Another serious challenge lies in the bad demographic forecasts. Are we practically helpless here as well?

Demographics are indeed unfavorable, but I do not think there will be a major catastrophe within the next 25 years, which is a frequently made threat. First of all, demographics can be slightly corrected through a different pro-family policy. Secondly, and this can be seen in Japan, a society getting older does not necessarily mean trouble for the economy. The number of Japanese citizens has been shrinking, but it turns out their economy is beginning to work well under those circumstances. Difficult manual labor is being carried out by robots and machines, and new sectors of the economy are growing that cater to the needs of seniors.

We have 25 years of reforms behinds us, but not all the changes went well, and sometimes we retreated. We spoke about health care, but criticism has also been expressed regarding administrative division and the effectiveness of education reform since employers complain about the skill levels of graduates. The open pension funds are disappearing. Do those experiences verify the way we think about reforms?

In Poland there is a myth of grand reforms that offer permanent solutions to problems. The history of the world shows clearly that there is no such thing as permanent reform, no solution that will last for decades. Apart, of course, from those that re-constitute basic rights, like in 1989. But those were not really reforms. That was a revolution.

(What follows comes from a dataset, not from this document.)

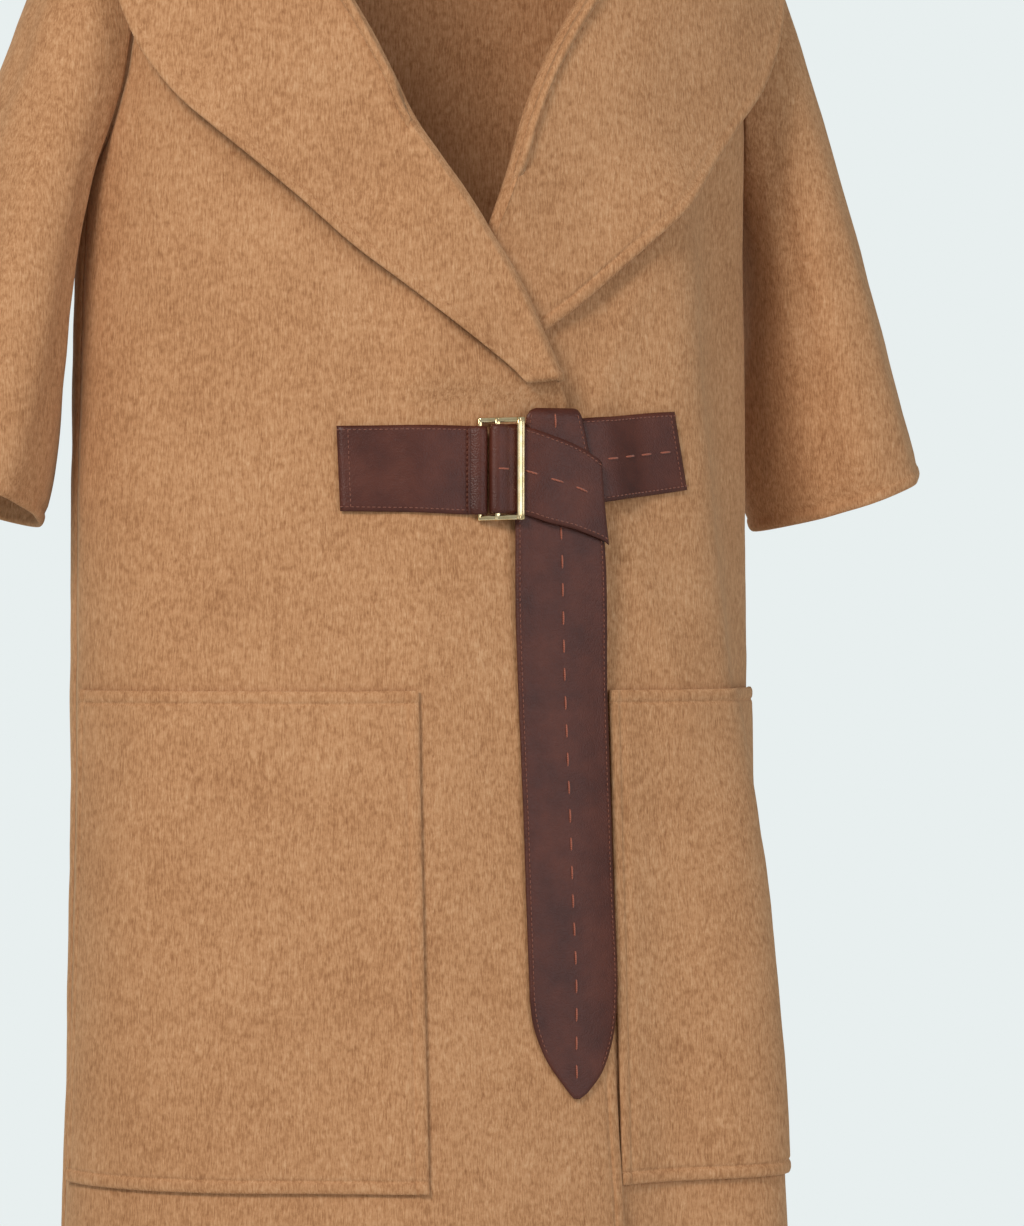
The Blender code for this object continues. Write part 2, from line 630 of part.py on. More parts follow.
def make_sleeve(side, name, cloth):
    """A wide half sleeve. Its rows run from the armhole's ring down to the hem's."""
    turns = [360.0 * i / (2 * ARMHOLE_STEPS) for i in range(2 * ARMHOLE_STEPS)]
    grid = []
    for r in range(SLEEVE_ROWS):
        t = r / (SLEEVE_ROWS - 1)
        row = []
        for turn in turns:
            top = 0.5 + 0.5 * cos(radians(turn))
            start, end = sleeve_start(side, turn), sleeve_end(turn)
            reach = SLEEVE_UNDERARM_REACH + (SLEEVE_CAP_REACH - SLEEVE_UNDERARM_REACH) * top
            leave = SLEEVE_AXIS.lerp(SLEEVE_CAP_AXIS, top).normalized() * reach
            arrive = SLEEVE_AXIS * SLEEVE_HEM_REACH
            row.append(
                start * (2 * t**3 - 3 * t**2 + 1) + leave * (t**3 - 2 * t**2 + t)
                + end * (3 * t**2 - 2 * t**3) + arrive * (t**3 - t**2)
            )
        grid.append(row)
    grid.reverse()
    grid = [[own_side(side, point) for point in row] for row in grid]
    grid = [row[::-1] for row in grid] if side == LEFT else grid
    return wall(name, grid, moved(grid, -CLOTH, ring=True), cloth, ring=True)


# Where the collar's columns lie between its section's six points: start, waist, crest, brow, middle, edge.
COLLAR_STOPS = (0.0, 1.0, 1.6, 2.0, 3.0, 3.5, 4.0, 4.5, 5.0)


def through(points, stops):
    """A smooth curve through points, read at stops; a stop of 1.5 is half way from point 1 to point 2."""
    rows = [table("place x y z", (float(place), *point))[0] for place, point in enumerate(points)]
    return [Vector([read(rows, axis, stop, key="place") for axis in ("x", "y", "z")]) for stop in stops]


def collar_section(side, azimuth, level, upright, row):
    """The collar's section: off the cloth's edge, over the roll and down to the outer edge."""
    out = body_out(side * azimuth, level)
    rise = (out * (1.0 - upright) + Vector((0.0, 0.0, 1.0)) * upright).normalized()
    edge = front(side, azimuth, level) if azimuth < 90.0 else body(side * azimuth, level)
    outer = front(side, row.outer_azimuth, row.outer_level, row.outer_lift)
    middle_azimuth = (azimuth + row.outer_azimuth) / 2.0
    middle = front(side, middle_azimuth, (level + row.outer_level) / 2.0, row.middle_lift)
    towards = middle - edge
    towards = (towards - rise * towards.dot(rise)).normalized()
    start = edge + rise * COLLAR_START * (1.0 + 1.5 * upright) - towards * CLOTH * upright
    lean = min(COLLAR_LEAN + COLLAR_LEAN_UPRIGHT * upright, (outer - start).length * 0.25)
    waist = start + rise * (row.rise * 0.5) - towards * COLLAR_UNDERCUT
    crest = start + rise * row.rise + towards * lean
    brow = start + rise * (row.rise * COLLAR_BROW_RISE) + towards * lean * COLLAR_BROW_LEAN
    return through([start, waist, crest, brow, middle, outer], COLLAR_STOPS)


def make_collar(side, name, cloth):
    """Half of the shawl collar, up to the seam at the back centre."""
    grid = [
        collar_section(side, read(EDGE_ROWS[side], "azimuth", row.level), row.level, row.upright, row)
        for row in COLLAR_FRONT[side]
    ]
    grid += [collar_section(side, row.azimuth, 0.0, 1.0, row) for row in COLLAR_NECK]
    grid = outward_order(side, grid)
    inner = moved(grid, -CLOTH)
    for layer in (grid, inner):
        for point in layer[-1]:
            point.x = side * SEAM / 2.0
    return wall(name, grid, inner, cloth)


BAND_COLUMNS = 4


def make_band(name, rows, leather, on_right_front=False):
    """A leather band: rows run along it, columns across it, and its two faces lie half a thickness each way."""
    grid = []
    for row in rows:
        line = []
        for share in even(0.0, 1.0, BAND_COLUMNS):
            across = row.upper_across + (row.lower_across - row.upper_across) * share
            height = row.upper_height + (row.lower_height - row.upper_height) * share
            azimuth = azimuth_at(across, height)
            under = lap_lift(RIGHT, -azimuth, height) if on_right_front else 0.0
            lift = row.upper_lift + (row.lower_lift - row.upper_lift) * share
            line.append(body(azimuth, height, under + lift))
        grid.append(line)
    return wall(name, moved(grid, LEATHER / 2.0), moved(grid, -LEATHER / 2.0), leather)


def make_buckle(name, metal):
    """The buckle: three upright bars between two rails that climb to the front bar."""
    lines = [value for bar in BUCKLE_BARS for value in (bar.start, bar.end)]
    heights = [BUCKLE_BOTTOM, BUCKLE_BOTTOM + BUCKLE_RAIL, BUCKLE_TOP - BUCKLE_RAIL, BUCKLE_TOP]
    faces = {}
    for side in ("low", "high"):
        grid = []
        for height in heights:
            line = []
            for i, across in enumerate(lines):
                shifted = across + BUCKLE_TILT * (height - BUCKLE_TOP)
                line.append(body(azimuth_at(shifted, height), height, getattr(BUCKLE_BARS[i // 2], side)))
            grid.append(line)
        faces[side] = grid
    cells = [[True] * 5, [True, False, True, False, True], [True] * 5]
    return wall(name, faces["high"], faces["low"], metal, cells=cells)


def build():
    """Clear the scene and make every piece."""
    for item in list(bpy.data.objects):
        bpy.data.objects.remove(item, do_unlink=True)
    cloth = material("camel wool", (0.50, 0.32, 0.17), 0.95)
    leather = material("brown leather", (0.11, 0.035, 0.024), 0.45)
    metal = material("pale gold", (0.86, 0.68, 0.40), 0.22, 1.0)
    make_front(RIGHT, "front_right", cloth)
    make_front(LEFT, "front_left", cloth)
    make_back("back", cloth)
    make_sleeve(RIGHT, "sleeve_right", cloth)
    make_sleeve(LEFT, "sleeve_left", cloth)
    make_collar(RIGHT, "collar_right", cloth)
    make_collar(LEFT, "collar_left", cloth)
    make_pocket(RIGHT, "pocket_right", cloth)
    make_pocket(LEFT, "pocket_left", cloth)
    make_band("tab", TAB, leather, on_right_front=True)
    make_band("strap_base", STRAP_BASE, leather)
    make_band("strap_wrap", STRAP_WRAP, leather)
    make_band("strap_tail", STRAP_TAIL, leather)
    make_buckle("buckle", metal)


build()
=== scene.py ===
# Wool cape: a worn, hollow, belted half-sleeve coat of camel wool, with a leather strap and a gold buckle.
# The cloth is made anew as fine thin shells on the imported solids' own form, from the same sizes in metres.
from collections import namedtuple
from math import cos, degrees, exp, pi, radians, sin

import bpy
import numpy as np
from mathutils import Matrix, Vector, noise


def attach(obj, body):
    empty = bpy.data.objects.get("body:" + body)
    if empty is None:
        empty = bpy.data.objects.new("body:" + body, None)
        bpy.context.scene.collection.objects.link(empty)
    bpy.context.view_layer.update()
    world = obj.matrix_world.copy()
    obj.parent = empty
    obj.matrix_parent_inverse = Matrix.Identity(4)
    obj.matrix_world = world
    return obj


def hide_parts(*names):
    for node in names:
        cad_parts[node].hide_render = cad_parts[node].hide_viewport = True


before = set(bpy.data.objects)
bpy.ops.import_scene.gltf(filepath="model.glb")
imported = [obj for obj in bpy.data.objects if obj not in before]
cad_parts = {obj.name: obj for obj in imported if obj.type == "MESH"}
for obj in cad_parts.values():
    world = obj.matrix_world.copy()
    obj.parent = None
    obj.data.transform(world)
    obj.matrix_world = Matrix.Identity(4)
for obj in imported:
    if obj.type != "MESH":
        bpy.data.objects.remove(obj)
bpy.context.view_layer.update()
bpy.ops.object.select_all(action="DESELECT")
print("frame loaded")

# Camera: 20 degrees to the wearer's right of the front, level and 3 m away, framed as the photo is
cameraSet = {
    "azimuth": -20.0, "distance": 3.0, "sideways": 0.051, "height": -0.527,
    "lens": 149.75, "sensor": 36.0,
}
towards = Vector((sin(radians(cameraSet["azimuth"])), -cos(radians(cameraSet["azimuth"])), 0.0))
rightward = Vector((-towards.y, towards.x, 0.0))
place = towards * cameraSet["distance"] + rightward * cameraSet["sideways"]
place.z = cameraSet["height"]
bpy.ops.object.camera_add(location=place, rotation=(radians(90.0), 0.0, radians(cameraSet["azimuth"])))
camera = bpy.context.object
camera.data.sensor_fit = "VERTICAL"
camera.data.sensor_height = cameraSet["sensor"]
camera.data.lens = cameraSet["lens"]
bpy.context.scene.camera = camera
bpy.context.scene.view_settings.view_transform = "Standard"


def linear(hexColour):
    # sRGB hex to the linear colour that nodes take
    values = [int(hexColour[i:i + 2], 16) / 255.0 for i in (1, 3, 5)]
    return tuple(v / 12.92 if v <= 0.04045 else ((v + 0.055) / 1.055) ** 2.4 for v in values) + (1.0,)


def addNode(tree, kind, settings=None, links=None, values=None):
    # One node with its settings, its input values and its links, given as input: (node, output)
    node = tree.nodes.new(kind)
    for key, value in (settings or {}).items():
        setattr(node, key, value)
    for key, value in (values or {}).items():
        node.inputs[key].default_value = value
    for key, (other, output) in (links or {}).items():
        tree.links.new(other.outputs[output], node.inputs[key])
    return node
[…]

What is needed after a revolution is a process of managing change, which should take place constantly, adjusting institutions to the situation at home, in Europe and on global markets. If, for instance, the telecommunications market is consolidated, resulting in there being only four large operators in Europe, then we should not stubbornly maintain that we must have five. The same goes for fuels. According to earlier agreements we have two petroleum companies, but competition between Orlen and Lotos is limited.

Just a few months ago we thought Poland’s geostrategic standing could change in a short period of time. Will this change accelerate the rate at which we catch up to other EU countries?

Our geostrategic position has not changed, let us not get carried away. What has changed is geopolitics. The new situation will probably – and that is good news for us – accelerate work on a common energy market within the EU. Events in the East will also affect the globalization process, from which even Russia is not free. Until now Russia has benefited from globalization, because it could sell its oil and gas everywhere and take advantage of foreign capital inflows.

But the same globalization may yet knock on Russia’s back door. Moscow may suffer on financial and capital markets, which will hinder its development. And it has to take part in the technology race, because in a few years it will be new technology that allows countries like Australia to become the new key exporters of LNG. Also, Russia cannot risk the West growing impatient with the crisis and making deals with new suppliers, such as Iran. We are witnessing a new chapter of the global game, but not a new game.

In light of the new situation, should Poland attempt to accelerate its accession into the euro zone? National Bank of Poland president Marek Belka is among those who have called for a debate on this issue.

The European zone must prove its raison d’être. When that happens I can imagine the push for deeper political integration resulting in Poland receiving the offer of joining the euro zone, but without the 2-year waiting period within ERM II. That principle no longer fits the current European reality. If we were to enter the euro zone through ERM II, the process would take years.

Interview by Krzysztof Bień

Jan Krzysztof Bielecki – former PM, a chairman of PM Donald Tusk’s Economic Council.